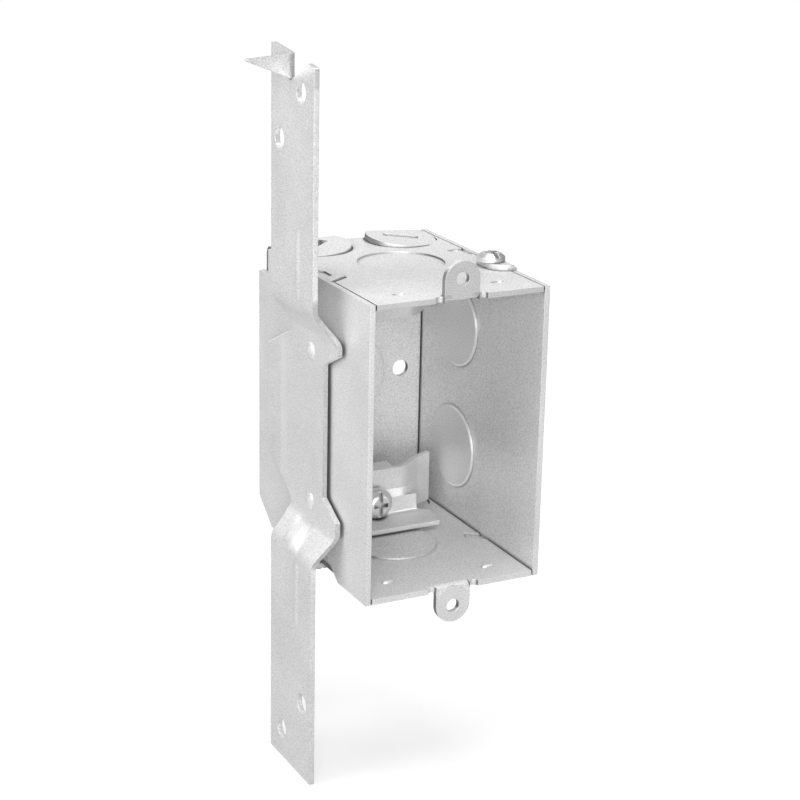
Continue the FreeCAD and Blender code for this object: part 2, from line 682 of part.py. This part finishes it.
def clamp_corners(forward):
    """The middle line of the clamp's wall seen from above, as (x, y, radius), its face swelled forward."""
    face = BOX_DEPTH - CLAMP_FROM_BACK
    reach = half_width - SHEET - CLAMP_SIDE_CLEARANCE - abs(CLAMP_CENTRE)
    half = reach * CLAMP_FACE_SHARE
    tip = reach * CLAMP_TIP_SHARE
    bend = reach - tip
    bend_back = face + (bend - half) * CLAMP_WING_SLOPE
    tip_back = bend_back + tip * CLAMP_TIP_SLOPE
    right = [(half, face - forward, CLAMP_BEND), (bend, bend_back, CLAMP_BEND), (reach, tip_back, 0)]
    left = [(-x, y, radius) for x, y, radius in right[::-1]]
    return [(CLAMP_CENTRE + x, y, radius) for x, y, radius in left + right]


def clamp_wall_wire(level, forward):
    """The closed outline of the clamp's wall at a height."""
    return face_of(strip_corners(clamp_corners(forward), CLAMP_SHEET), plane_xy(level)).OuterWire


def cable_clamp():
    """The lower clamp: a swelled wall with two swept wings, a foot in front and a lip behind."""
    rim = floor_level + CLAMP_RIM_HEIGHT
    low = rim - CLAMP_WALL_HEIGHT
    waist = low + CLAMP_SWELL_HEIGHT
    levels = [(low, CLAMP_SWELL), (waist, CLAMP_SWELL), (waist + 2 * CLAMP_SWELL, 0), (rim, 0)]
    shape = Part.makeLoft([clamp_wall_wire(level, forward) for level, forward in levels], True, True)
    face = BOX_DEPTH - CLAMP_FROM_BACK
    front = face - CLAMP_SWELL
    foot_level = floor_level + KNOCKOUT_STEP + CLAMP_FOOT_HEIGHT + CLAMP_SHEET / 2
    foot_path = [
        (front, waist, 0),
        (front, low + CLAMP_SHEET / 2, CLAMP_FOOT_BEND),
        (CLAMP_FOOT_FRONT, foot_level, 0),
    ]
    half = clamp_foot_half
    foot = face_of(strip_corners(foot_path, CLAMP_SHEET), plane_yz(CLAMP_CENTRE - half))
    foot = foot.extrude(Vector(2 * half, 0, 0))
    middle = clamp_corners(0)[-3][0] - CLAMP_CENTRE - CLAMP_FOOT_NECK
    outline = [
        (CLAMP_CENTRE - half, CLAMP_FOOT_FRONT - CLAMP_SHEET, 2 * CLAMP_SHEET),
        (CLAMP_CENTRE + half, CLAMP_FOOT_FRONT - CLAMP_SHEET, 2 * CLAMP_SHEET),
        (CLAMP_CENTRE + half, front - CLAMP_SHEET, 0),
        (CLAMP_CENTRE + middle, front + CLAMP_SHEET / 2, 0),
        (CLAMP_CENTRE - middle, front + CLAMP_SHEET / 2, 0),
        (CLAMP_CENTRE - half, front - CLAMP_SHEET, 0),
    ]
    column = face_of(outline, plane_xy(floor_level)).extrude(Vector(0, 0, CLAMP_RIM_HEIGHT))
    lip = box(
        (CLAMP_CENTRE - CLAMP_TOP_WIDTH / 2, CLAMP_CENTRE + CLAMP_TOP_WIDTH / 2),
        (face, face + CLAMP_TOP_REACH),
        (rim - CLAMP_SHEET, rim),
    )
    shape = shape.fuse([foot.common(column), lip])
    place = clamp_screw_place()
    start = Vector(place.x, 0, place.z)
    hole = CLAMP_SCREW_DIAMETER / 2 + 3 * THREAD_GAP
    seat = CLAMP_SCREW_HEAD / 2 + 3 * THREAD_GAP
    shape = shape.cut(Part.makeCylinder(hole, BOX_DEPTH, start, Vector(0, 1, 0)))
    shape = shape.cut(Part.makeCylinder(seat, front - CLAMP_SHEET / 2, start, Vector(0, 1, 0)))
    return shape.removeSplitter()


def screw(diameter, length, head, head_height):
    """A pan head screw: its head stands on the origin plane and its shank points down."""
    radius = diameter / 2
    tip = radius / 3
    profile = [
        (0, -length, 0),
        (radius - tip, -length, 0),
        (radius, -length + tip, 0),
        (radius, 0, 0),
        (head / 2, 0, 0),
        (head / 2, head_height * HEAD_RIM_SHARE, head_height / 4),
        (head / 2 * HEAD_CROWN_SHARE, head_height, head_height / 2),
        (0, head_height, 0),
    ]
    solid = face_of(profile, plane_xz(0)).revolve(Vector(0, 0, 0), Vector(0, 0, 1), 360)
    half = DRIVE_SLOT / 2
    low = head_height - DRIVE_DEPTH
    slot = box((-half, half), (-head, head), (low, 2 * head_height))
    arm = head / 4
    cross = box((-arm, arm), (-half, half), (low, 2 * head_height))
    return solid.cut([slot, cross])


def side_screw(from_front):
    """A side plate's screw, standing in the screw tab of the plate at the right."""
    made = screw(SIDE_SCREW_DIAMETER, SIDE_SCREW_LENGTH, SIDE_SCREW_HEAD, SIDE_SCREW_HEAD_HEIGHT)
    seat = side_screw_place(from_front) + Vector(0, 0, SHEET + 2 * LAY_GAP)
    return made.translated(seat)


def clamp_screw():
    """The lower clamp screw, from the clamp's face through the back wall."""
    face = BOX_DEPTH - CLAMP_FROM_BACK - CLAMP_SWELL - CLAMP_SHEET / 2 - LAY_GAP
    place = clamp_screw_place()
    length = BOX_DEPTH + CLAMP_SCREW_TIP - face
    made = screw(CLAMP_SCREW_DIAMETER, length, CLAMP_SCREW_HEAD, CLAMP_SCREW_HEAD_HEIGHT)
    made = made.rotated(Vector(0, 0, 0), Vector(1, 0, 0), 90)
    return made.translated(Vector(place.x, face, place.z))


lower_clamp = cable_clamp()
lower_clamp_screw = clamp_screw()

parts = {
    "box_body": box_body(),
    "left_side_plate": left_side_plate(),
    "right_side_plate": right_side_plate(),
    "mounting_bracket": mounting_bracket(),
    "lower_cable_clamp": lower_clamp,
    "upper_cable_clamp": half_turn(lower_clamp),
    "lower_clamp_screw": lower_clamp_screw,
    "upper_clamp_screw": half_turn(lower_clamp_screw),
    "upper_side_screw": side_screw(UPPER_SCREW_FROM_FRONT),
    "lower_side_screw": half_turn(side_screw(LOWER_SCREW_FROM_FRONT)),
}

os.makedirs("parts", exist_ok=True)
for name, shape in parts.items():
    solid = shape.Solids[0] if len(shape.Solids) == 1 else shape
    solid.exportStep("parts/" + name + ".step")
    print(name, len(shape.Solids), shape.isValid(), round(shape.Volume, 1))
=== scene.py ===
import math

import bpy
from mathutils import Matrix, Vector


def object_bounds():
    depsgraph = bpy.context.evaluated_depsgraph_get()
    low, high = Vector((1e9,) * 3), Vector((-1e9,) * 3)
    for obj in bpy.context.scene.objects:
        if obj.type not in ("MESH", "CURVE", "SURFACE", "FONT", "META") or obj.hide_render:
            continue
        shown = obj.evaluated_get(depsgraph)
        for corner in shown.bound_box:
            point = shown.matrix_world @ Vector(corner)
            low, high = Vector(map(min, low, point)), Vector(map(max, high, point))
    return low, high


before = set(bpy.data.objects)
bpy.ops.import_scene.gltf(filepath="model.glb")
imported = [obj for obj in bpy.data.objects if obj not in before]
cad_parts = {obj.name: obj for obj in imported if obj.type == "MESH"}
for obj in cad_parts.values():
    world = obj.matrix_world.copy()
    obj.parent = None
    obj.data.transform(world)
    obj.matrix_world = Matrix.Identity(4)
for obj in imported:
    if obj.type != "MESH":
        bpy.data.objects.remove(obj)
cad_low, cad_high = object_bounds()

# Grain of the zinc coat, in cells per metre, and the rounding of every sheared edge, in metres
FINE_GRAIN = 3200
CLOUDS = 60
SHEAR_MARKS = 1300
EDGE_ROUNDING = 0.00022
GRAIN_DEPTH = 0.00002
GRAIN_DARKER, GRAIN_LIGHTER = 0.24, 0.15
GRAIN_BUMP = 0.2

# Roughness of the upper faces, and how much the clouds change the roughness of the others
UPPER_ROUGHNESS = 0.65
SMOOTHER, ROUGHER = 0.05, 0.07

# How open a corner is, from fully shaded to unshaded in the painted corner shade, and how squarely a face
# looks one way
CORNER_OPENNESS = (0.25, 0.95)
FACING = (0.7, 0.9)
FACING_UP = (0.7, 0.95)

# Places on the box's body where shade is painted: its front edges, and the level from the lower ear to
# the upper one
FRONT_EDGES = (0.002, 0.004)
EAR_TO_EAR = (-0.03, 0.04)

# Places on the side plates: the knockouts' centre, the painted highlight on their rim and the painted
# shade round it
KNOCKOUT_CENTRE = (0, 0.0433, 0.0168)
KNOCKOUT_FRONT = (0.0413, 0.0463)
RIM = (0.0106, 0.0111)
RIM_LINE = (0.0112, 0.0114)
RIM_SOFTNESS = 0.0001

# Places on the bracket where shade and highlights are painted: the stretch between its offsets, the
# prong, the top edge, the back wing and the highlight patch
BETWEEN_OFFSETS = (-0.031, 0.034)
PRONG_FOOT = (0.0856, 0.0858)
TOP_EDGE = (0.086, 0.088)
WING_NORMAL = (0, 0.425, 0.905)
WING_EDGE = (0.0363, 0.0375)
WING_REACH = (0.042, 0.060)
WING_BEND = (0.0430, 0.0465)
WING_BEND_HEIGHT = (-0.017, 0.017)
HIGHLIGHT_PATCH_DEPTH = (0.0244, 0.0286)
HIGHLIGHT_PATCH_HEIGHT = (-0.0315, -0.0273)


# Finishes of the steel, with painted shade and painted highlights

def new_material(name):
    """A material with its node tree and its shader."""
    material = bpy.data.materials.new(name)
    material.use_nodes = True
    tree = material.node_tree
    shader = tree.nodes["Principled BSDF"]
    return material, tree, shader


def noise(tree, coordinates, scale, detail, roughness, distortion=0.0):
    """A noise pattern on the piece's own coordinates, scale in cells per metre."""
    node = tree.nodes.new("ShaderNodeTexNoise")
    node.inputs["Scale"].default_value = scale
    node.inputs["Detail"].default_value = detail
    node.inputs["Roughness"].default_value = roughness
    node.inputs["Distortion"].default_value = distortion
    tree.links.new(coordinates, node.inputs["Vector"])
    return node.outputs["Fac"]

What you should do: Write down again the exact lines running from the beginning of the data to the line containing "return [(CLAMP_CENTRE +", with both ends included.

Result of the exercise:
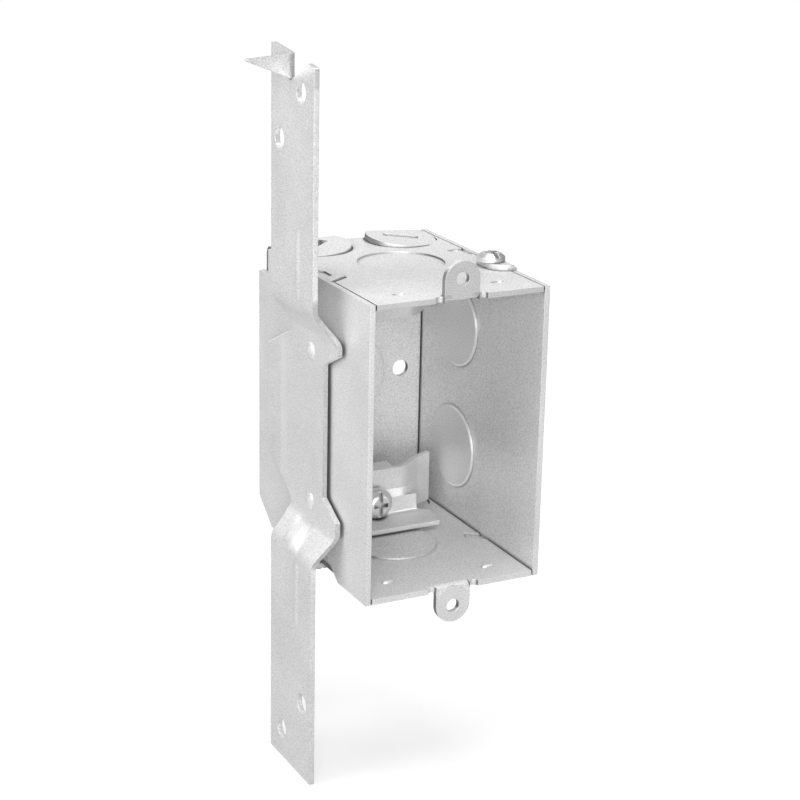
Continue the FreeCAD and Blender code for this object: part 2, from line 682 of part.py. This part finishes it.
def clamp_corners(forward):
    """The middle line of the clamp's wall seen from above, as (x, y, radius), its face swelled forward."""
    face = BOX_DEPTH - CLAMP_FROM_BACK
    reach = half_width - SHEET - CLAMP_SIDE_CLEARANCE - abs(CLAMP_CENTRE)
    half = reach * CLAMP_FACE_SHARE
    tip = reach * CLAMP_TIP_SHARE
    bend = reach - tip
    bend_back = face + (bend - half) * CLAMP_WING_SLOPE
    tip_back = bend_back + tip * CLAMP_TIP_SLOPE
    right = [(half, face - forward, CLAMP_BEND), (bend, bend_back, CLAMP_BEND), (reach, tip_back, 0)]
    left = [(-x, y, radius) for x, y, radius in right[::-1]]
    return [(CLAMP_CENTRE + x, y, radius) for x, y, radius in left + right]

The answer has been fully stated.